PKK elebaşlarından Duran Kalkan, bana göre son yılların en önemli itiraflarından birisini gerçekleştirdi. Bir bakıma malumun ilamını yaptı fakat söyledikleri birincil kaynaktan bir kabulleniş barındırması sebebiyle çok çarpıcıydı.

PKK’nın Avrupa tarafından desteklendiğini, çözüm sürecinde Avrupa ülkelerinden terör örgütüne “çatışmayı kesmeyin” talimatı geldiğini, Türkiye’ye karşı “savaşı sürdürün” tarzı dayatmaların defalarca yapıldığını itiraf etti teröristbaşı. Buna karşı Avrupa ülkelerinin kendilerini barıştan yanaymış gibi gösterdiğini de ekledi.

Bir örgütün, bir yapılanmanın, aldığı emri harfiyen yerine getirdiği mekanizmayla arasında yaşamsal bir bağ vardır.

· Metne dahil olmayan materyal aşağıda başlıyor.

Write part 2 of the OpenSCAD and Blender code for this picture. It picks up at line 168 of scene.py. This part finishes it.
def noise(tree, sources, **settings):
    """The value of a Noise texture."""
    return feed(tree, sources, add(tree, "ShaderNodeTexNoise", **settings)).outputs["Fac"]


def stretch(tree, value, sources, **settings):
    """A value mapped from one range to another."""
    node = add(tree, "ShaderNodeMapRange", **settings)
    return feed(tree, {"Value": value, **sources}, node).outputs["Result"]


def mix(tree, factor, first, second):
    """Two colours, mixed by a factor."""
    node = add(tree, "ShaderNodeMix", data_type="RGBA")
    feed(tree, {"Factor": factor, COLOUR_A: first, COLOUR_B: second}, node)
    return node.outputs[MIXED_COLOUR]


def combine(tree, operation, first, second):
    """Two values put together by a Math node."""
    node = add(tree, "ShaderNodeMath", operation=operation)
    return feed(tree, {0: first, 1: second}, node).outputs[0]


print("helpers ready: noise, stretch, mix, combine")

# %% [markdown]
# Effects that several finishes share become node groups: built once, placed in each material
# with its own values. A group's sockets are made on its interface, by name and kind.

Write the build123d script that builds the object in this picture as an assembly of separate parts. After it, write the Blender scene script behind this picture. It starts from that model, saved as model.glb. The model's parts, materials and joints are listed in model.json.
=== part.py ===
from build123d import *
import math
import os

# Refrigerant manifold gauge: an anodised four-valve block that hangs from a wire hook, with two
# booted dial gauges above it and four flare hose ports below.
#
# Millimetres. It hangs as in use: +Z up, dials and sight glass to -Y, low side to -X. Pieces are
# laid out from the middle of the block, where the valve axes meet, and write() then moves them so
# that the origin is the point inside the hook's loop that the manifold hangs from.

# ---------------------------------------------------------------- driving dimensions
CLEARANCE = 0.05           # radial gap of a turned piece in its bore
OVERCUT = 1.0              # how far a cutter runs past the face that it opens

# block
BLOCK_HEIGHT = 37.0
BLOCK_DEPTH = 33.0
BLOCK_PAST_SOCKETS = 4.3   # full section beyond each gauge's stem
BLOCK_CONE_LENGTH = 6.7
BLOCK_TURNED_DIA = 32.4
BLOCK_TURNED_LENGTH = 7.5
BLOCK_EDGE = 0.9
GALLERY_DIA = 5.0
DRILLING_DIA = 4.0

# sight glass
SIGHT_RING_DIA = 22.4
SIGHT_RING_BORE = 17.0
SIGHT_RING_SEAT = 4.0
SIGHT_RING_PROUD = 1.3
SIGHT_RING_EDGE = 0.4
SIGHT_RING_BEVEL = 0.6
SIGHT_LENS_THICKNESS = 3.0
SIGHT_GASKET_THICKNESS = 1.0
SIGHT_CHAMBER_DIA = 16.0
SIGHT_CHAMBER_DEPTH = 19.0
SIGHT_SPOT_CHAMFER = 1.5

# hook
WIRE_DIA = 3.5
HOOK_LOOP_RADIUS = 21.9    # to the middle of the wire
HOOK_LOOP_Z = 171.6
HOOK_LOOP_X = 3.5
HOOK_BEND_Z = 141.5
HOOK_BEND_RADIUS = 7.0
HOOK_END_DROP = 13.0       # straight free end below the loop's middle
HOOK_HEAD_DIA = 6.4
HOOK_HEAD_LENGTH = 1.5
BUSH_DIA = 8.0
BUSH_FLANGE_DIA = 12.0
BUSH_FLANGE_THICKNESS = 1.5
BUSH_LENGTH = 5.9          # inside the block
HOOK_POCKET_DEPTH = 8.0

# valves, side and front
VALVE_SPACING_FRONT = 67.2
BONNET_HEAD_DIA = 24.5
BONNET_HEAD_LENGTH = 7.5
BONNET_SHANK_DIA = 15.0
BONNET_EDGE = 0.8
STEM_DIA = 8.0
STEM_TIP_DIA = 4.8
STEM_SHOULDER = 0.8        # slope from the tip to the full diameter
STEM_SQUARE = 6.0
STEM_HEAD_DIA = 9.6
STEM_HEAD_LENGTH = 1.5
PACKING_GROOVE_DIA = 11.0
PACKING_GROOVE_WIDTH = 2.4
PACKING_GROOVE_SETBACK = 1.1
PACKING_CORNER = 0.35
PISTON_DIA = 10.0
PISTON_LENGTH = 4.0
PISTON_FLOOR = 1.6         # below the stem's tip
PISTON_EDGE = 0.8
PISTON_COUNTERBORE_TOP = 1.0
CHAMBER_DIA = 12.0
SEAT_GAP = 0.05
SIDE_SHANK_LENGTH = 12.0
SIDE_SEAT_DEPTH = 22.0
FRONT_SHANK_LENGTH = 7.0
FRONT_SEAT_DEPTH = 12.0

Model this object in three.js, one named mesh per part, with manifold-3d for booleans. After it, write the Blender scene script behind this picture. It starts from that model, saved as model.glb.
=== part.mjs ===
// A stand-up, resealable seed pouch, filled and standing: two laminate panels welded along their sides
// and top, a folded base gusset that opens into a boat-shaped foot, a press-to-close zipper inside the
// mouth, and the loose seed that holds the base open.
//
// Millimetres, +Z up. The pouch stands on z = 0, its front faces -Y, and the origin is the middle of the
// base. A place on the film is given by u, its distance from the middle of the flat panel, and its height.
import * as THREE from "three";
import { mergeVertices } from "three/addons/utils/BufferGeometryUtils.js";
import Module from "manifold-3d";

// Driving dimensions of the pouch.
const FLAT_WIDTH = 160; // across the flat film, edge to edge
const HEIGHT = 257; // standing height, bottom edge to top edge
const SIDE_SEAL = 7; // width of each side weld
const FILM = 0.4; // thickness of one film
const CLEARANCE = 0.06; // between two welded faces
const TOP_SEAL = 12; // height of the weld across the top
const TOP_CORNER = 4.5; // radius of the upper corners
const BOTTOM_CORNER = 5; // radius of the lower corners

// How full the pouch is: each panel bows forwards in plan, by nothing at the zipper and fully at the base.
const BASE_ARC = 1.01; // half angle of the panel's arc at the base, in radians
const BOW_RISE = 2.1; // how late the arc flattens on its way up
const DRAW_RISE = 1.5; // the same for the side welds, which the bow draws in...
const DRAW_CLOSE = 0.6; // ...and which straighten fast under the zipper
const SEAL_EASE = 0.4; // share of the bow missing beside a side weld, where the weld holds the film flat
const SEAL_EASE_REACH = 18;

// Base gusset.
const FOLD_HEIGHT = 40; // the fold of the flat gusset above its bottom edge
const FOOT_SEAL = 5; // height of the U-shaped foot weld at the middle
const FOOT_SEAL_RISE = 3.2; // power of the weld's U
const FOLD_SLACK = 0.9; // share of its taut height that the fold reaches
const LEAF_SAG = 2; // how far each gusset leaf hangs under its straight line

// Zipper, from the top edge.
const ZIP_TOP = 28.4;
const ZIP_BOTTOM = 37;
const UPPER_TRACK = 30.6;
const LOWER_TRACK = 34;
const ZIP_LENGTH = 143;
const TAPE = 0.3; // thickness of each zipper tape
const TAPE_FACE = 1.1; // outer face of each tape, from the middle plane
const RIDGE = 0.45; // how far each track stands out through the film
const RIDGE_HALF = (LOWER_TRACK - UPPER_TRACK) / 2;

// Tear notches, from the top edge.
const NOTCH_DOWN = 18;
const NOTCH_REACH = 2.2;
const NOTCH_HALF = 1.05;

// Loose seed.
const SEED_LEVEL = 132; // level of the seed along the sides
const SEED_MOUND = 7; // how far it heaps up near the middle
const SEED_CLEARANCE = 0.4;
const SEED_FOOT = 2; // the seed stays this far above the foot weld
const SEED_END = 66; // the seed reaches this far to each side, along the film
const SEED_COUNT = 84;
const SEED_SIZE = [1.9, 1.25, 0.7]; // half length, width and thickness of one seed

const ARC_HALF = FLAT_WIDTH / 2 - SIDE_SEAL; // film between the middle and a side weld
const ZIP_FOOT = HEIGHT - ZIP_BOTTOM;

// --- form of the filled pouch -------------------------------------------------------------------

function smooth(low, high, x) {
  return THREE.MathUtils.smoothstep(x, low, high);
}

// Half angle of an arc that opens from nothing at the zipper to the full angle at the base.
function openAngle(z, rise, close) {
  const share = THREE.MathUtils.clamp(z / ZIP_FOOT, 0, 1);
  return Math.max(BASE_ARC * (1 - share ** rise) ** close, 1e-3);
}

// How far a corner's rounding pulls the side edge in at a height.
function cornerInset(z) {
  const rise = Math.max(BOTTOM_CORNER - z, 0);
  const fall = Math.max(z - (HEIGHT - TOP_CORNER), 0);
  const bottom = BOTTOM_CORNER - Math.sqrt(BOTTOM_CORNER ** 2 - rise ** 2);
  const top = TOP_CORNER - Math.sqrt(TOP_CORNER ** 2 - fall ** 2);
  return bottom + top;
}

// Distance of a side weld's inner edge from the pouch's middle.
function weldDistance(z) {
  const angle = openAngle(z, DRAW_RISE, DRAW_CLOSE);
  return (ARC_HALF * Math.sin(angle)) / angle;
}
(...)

Yıllardan beridir Türkiye’den kaçan teröristlerin Avrupa’da ellerini kollarını sallayarak dolaşmaları, örgütün basın-yayın, TV, propaganda faaliyetlerini Avrupa ülkelerinde nasıl rahatlıkla yürüttüğü ve terör operasyonlarında ele geçirilen Avrupa yapımı silahlar zaten bilinen gerçeklerdi. Ama Duran Kalkan’ın bu itiraflarında, hem bu gerçeği yeniden ifşa etmesi kadar, hem de tükenme safhasına gelen terör örgütünün son çırpınışlarının ifadesini bulmak mümkün.

Belli ki, PKK’ya talimat veren Avrupalı patronların örgütteki çözülme karşısında elleri kolları bağlanmış durumda. Onların bu acziyetleri PKK elebaşını suç ortaklığını açığa vurmaya sürüklüyor ve sözde Kürt meselesinin tek adresi olarak TBMM’yi işaret eden CHP muhitine yanaşmanın mesajını içeriyor.

Yani örgüt, kendince kartları yeniden dağıtıp CHP’nin başını çektiği çözümcü cepheye yamanmaya çalışıyor. Peki, ne fark var? Kılıçdaroğlu’nun Türk devletini sık sık şikâyet ettiği Avrupa ülkeleri, Meral Akşener nezdinde “Türkiye’yi zenginleştirecek güçler” mertebesinde kutsanmıyor mu? Örgüt de zaten bu güçlerin piyonu değil mi?

Tenakuz çukurundaki muhalefet liderleri, “Üzerimize PKK’yı salanların bizi zenginleştirmeleri mümkün mü” sorgusunu yapmasa da demokrasi makyajlarının pul pul döküldüğü, gören gözlerin malumudur.

İroniye bakınız: Tutuklu terörist Demirtaş, Almanya’ya mektup yazıp “PKK’yla bağımız yok” diyor, dağdaki terörist Duran Kalkan, “Avrupa’dan emir aldık çatışmayı sürdürdük” diyor, içimizdeki lejyonerler de ‘HDP’yi neresinden tutup kurtarabiliriz’in derdine düşüyor.

İşte tam da bu sebeplerle, suç ortaklıkları ifşa olurken ve demokrasi tiyatrosunun sahneleri bir bir yıkılırken bölücülüğün tabutuna son çivinin çakılması için örgütün silahtan siyasete uzanan tüm unsurlarının bertaraf edilmesi gerekiyor. Bu bir tercih değil zorunluluk.